Show HN: I made a free animator. Think Adobe Illustrator but for animation
Overall reception
- Many commenters are very enthusiastic. They praise the simplicity, low learning curve, and “it just works” feel, especially compared to heavier pro tools.
- Several say they made a simple animation in seconds, even on mobile or with no prior animation experience.
- A recurring theme is its potential as an educational tool and a modern “toy” for kids and beginners.
Comparisons to Flash and other tools
- Strong nostalgia: many say it feels like Macromedia Flash/Director, or “Flash is back.”
- Some note Adobe Animate (ex-Flash) now behaves like “Illustrator for animation,” mostly for video or limited HTML5 export.

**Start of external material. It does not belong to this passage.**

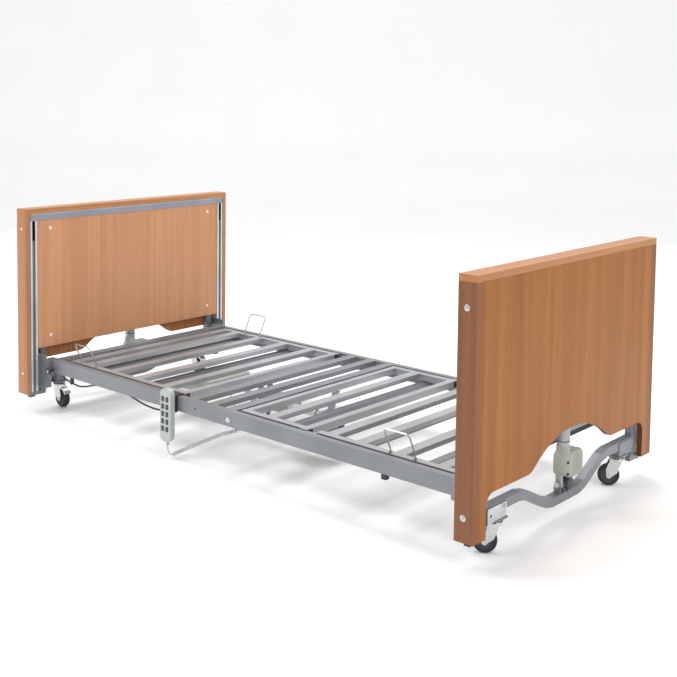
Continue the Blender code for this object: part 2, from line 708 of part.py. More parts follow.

- Other tools mentioned as references/alternatives: Rive, Lottie-based tools, Wick Editor, SVGator, Boxy SVG, Synfig, Tumult Hype, etc.
- Several stress that Flash’s killer feature was its authoring environment, library/components, and scripting (Lingo/ActionScript). Trangram is seen as visual-only, not a full Flash replacement.

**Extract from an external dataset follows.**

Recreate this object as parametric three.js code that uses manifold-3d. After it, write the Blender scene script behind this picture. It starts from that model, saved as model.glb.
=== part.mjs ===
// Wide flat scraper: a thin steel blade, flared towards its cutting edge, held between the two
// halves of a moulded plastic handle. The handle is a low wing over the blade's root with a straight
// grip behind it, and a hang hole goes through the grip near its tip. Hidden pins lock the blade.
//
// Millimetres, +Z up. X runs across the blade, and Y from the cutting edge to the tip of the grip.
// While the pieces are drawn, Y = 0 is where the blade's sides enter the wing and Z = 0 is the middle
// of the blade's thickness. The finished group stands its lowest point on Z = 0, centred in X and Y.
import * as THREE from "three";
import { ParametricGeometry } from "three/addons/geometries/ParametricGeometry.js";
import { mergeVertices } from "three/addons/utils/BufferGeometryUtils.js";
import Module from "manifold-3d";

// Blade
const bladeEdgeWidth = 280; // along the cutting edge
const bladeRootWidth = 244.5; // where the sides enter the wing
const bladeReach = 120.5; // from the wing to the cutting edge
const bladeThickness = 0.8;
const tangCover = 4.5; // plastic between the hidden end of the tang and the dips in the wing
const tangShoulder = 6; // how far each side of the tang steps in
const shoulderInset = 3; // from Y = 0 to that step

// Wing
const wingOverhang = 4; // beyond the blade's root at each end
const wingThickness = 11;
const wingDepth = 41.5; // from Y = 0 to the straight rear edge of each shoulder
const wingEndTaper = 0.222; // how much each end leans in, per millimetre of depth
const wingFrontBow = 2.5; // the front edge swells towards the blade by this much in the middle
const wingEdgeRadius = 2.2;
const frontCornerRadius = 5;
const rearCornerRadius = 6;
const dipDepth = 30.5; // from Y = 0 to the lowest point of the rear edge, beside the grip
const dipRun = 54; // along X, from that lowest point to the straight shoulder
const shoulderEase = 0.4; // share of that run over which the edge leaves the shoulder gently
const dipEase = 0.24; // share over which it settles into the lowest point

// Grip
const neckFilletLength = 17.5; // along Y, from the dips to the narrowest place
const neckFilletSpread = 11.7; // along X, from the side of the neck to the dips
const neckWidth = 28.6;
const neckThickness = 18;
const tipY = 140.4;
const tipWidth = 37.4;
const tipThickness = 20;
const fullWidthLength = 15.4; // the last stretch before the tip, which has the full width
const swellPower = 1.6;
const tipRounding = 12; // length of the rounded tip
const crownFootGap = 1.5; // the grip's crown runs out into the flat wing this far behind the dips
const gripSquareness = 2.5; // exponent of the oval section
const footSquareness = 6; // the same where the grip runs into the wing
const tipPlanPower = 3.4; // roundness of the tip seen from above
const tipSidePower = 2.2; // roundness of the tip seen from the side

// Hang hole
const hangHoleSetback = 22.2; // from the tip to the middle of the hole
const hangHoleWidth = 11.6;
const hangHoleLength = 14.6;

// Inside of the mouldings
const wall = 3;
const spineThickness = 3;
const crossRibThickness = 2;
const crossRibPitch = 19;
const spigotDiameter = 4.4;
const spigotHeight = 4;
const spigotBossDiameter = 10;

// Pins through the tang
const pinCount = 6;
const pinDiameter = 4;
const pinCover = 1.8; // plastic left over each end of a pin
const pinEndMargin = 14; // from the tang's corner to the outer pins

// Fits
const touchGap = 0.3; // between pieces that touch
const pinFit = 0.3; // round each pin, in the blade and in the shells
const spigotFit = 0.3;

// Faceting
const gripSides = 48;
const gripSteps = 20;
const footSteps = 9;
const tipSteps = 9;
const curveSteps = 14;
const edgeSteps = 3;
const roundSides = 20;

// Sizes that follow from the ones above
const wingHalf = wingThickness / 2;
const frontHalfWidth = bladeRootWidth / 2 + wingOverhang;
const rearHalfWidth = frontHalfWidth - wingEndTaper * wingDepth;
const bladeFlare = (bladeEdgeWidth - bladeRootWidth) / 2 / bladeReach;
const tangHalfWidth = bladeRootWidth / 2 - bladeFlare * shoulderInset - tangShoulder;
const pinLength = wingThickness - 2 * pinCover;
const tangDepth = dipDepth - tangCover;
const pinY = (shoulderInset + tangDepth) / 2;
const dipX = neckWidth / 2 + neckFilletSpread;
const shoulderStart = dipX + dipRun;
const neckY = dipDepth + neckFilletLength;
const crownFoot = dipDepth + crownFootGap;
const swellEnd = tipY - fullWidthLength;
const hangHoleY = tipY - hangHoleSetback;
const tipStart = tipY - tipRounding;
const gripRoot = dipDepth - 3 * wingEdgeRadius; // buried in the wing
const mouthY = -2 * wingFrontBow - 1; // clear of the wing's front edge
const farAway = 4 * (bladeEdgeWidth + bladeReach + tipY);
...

Current features highlighted
- Basic transforms: position, scale, rotation, color, keyframes.
- Shape morphing, motion paths, and parent-child linking are presented as major features.

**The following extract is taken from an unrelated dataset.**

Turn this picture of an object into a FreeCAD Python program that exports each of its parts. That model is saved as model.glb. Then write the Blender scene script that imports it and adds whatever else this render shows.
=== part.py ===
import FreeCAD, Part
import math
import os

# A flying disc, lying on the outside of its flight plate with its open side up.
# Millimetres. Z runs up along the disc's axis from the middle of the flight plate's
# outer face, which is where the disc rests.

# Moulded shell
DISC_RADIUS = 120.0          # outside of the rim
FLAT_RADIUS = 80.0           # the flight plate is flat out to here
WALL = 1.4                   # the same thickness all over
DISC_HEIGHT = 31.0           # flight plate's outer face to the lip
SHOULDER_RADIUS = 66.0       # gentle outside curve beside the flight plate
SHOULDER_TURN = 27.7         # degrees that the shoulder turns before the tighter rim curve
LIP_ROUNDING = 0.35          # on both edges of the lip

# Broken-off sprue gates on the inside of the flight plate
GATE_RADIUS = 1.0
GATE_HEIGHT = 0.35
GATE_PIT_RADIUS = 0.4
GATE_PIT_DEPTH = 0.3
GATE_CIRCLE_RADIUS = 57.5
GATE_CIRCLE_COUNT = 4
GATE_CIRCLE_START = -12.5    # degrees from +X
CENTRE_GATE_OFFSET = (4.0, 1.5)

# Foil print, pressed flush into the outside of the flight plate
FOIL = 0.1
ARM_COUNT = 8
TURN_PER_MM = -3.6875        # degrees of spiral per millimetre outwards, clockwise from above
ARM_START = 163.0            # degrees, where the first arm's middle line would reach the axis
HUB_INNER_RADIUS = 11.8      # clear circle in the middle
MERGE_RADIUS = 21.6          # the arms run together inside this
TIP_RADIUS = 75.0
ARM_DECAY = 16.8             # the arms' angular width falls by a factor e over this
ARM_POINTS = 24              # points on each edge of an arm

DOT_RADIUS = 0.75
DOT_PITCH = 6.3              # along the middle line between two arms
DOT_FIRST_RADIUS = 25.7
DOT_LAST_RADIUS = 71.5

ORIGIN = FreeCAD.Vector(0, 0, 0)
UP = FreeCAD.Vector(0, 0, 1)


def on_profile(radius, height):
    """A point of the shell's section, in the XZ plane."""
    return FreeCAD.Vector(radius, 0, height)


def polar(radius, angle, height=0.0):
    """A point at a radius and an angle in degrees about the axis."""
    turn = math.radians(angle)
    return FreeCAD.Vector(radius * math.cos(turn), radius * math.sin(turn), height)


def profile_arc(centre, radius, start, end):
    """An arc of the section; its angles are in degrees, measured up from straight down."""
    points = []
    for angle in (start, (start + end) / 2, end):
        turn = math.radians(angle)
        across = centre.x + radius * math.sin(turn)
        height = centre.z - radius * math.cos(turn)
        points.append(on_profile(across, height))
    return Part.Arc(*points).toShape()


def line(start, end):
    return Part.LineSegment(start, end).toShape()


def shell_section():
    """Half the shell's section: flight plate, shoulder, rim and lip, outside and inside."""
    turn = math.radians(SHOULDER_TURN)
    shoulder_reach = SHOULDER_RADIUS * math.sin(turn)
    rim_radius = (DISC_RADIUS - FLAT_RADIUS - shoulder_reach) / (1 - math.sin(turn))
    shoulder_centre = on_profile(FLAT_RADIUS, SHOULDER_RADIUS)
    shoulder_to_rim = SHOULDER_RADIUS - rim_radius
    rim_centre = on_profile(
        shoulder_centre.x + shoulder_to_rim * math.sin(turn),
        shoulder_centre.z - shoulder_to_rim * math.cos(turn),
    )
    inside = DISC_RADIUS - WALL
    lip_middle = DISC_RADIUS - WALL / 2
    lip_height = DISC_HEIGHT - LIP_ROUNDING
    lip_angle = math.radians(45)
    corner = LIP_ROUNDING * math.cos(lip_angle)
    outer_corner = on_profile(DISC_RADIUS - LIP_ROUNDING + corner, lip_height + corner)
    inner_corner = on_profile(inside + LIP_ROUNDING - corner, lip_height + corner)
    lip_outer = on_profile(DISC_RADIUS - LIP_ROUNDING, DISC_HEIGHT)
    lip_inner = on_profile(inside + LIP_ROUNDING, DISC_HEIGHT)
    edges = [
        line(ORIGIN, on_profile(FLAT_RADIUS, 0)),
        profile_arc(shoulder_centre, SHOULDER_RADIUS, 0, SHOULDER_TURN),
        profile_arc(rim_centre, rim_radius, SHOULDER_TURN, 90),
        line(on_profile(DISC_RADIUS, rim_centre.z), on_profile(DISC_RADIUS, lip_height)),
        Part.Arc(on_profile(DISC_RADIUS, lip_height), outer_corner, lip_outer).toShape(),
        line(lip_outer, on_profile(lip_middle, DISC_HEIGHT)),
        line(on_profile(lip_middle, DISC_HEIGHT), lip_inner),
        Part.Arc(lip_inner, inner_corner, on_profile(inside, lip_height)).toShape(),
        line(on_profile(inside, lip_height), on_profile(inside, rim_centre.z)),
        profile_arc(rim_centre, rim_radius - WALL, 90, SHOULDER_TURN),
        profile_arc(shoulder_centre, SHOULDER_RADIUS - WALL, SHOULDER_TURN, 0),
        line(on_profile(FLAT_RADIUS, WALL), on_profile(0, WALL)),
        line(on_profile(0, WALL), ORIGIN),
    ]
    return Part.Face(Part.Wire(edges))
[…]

- SVG is the internal model; basic SVG import works, and shapes’ path data can be edited.
- Keyboard shortcuts exist for common operations (copy/paste, select all, zoom).
Missing features & user requests
- Major asks: SVG and Lottie export, vector/animated standard formats, reusable libraries/components, scripting, freehand drawing, grid/snap, lock objects, clearer keyframe insertion, library of examples that open directly in the editor, tutorials, and improved keyboard shortcut coverage.
- Some want pan/zoom with middle mouse, unit settings, higher frame rates, and audio support (which is currently not on the roadmap).
- Multiple requests for export to formats like GIF (exists), SVG (planned, not yet), Lottie, JPEG-XL, etc.
UX, performance, and technical notes
- UI is widely described as intuitive and uncluttered; minor bugs and typos are reported.
- Some browser issues: high CPU for certain animations, incompatibility with older Firefox/Angular devtools, need for modern APIs (Streams, Crypto).
- Not open source; ToS allows future changes. Several commenters worry about lock-in, lack of standard exports, and the ephemerality of web apps vs. installable software.
Broader reflections
- Significant side discussion on why Flash died (Apple’s iOS stance, security, web standards, business decisions) and how its loss reduced casual creative experimentation on the web.
- Commenters see Trangram as helping to fill that creative gap, especially for newcomers and educators.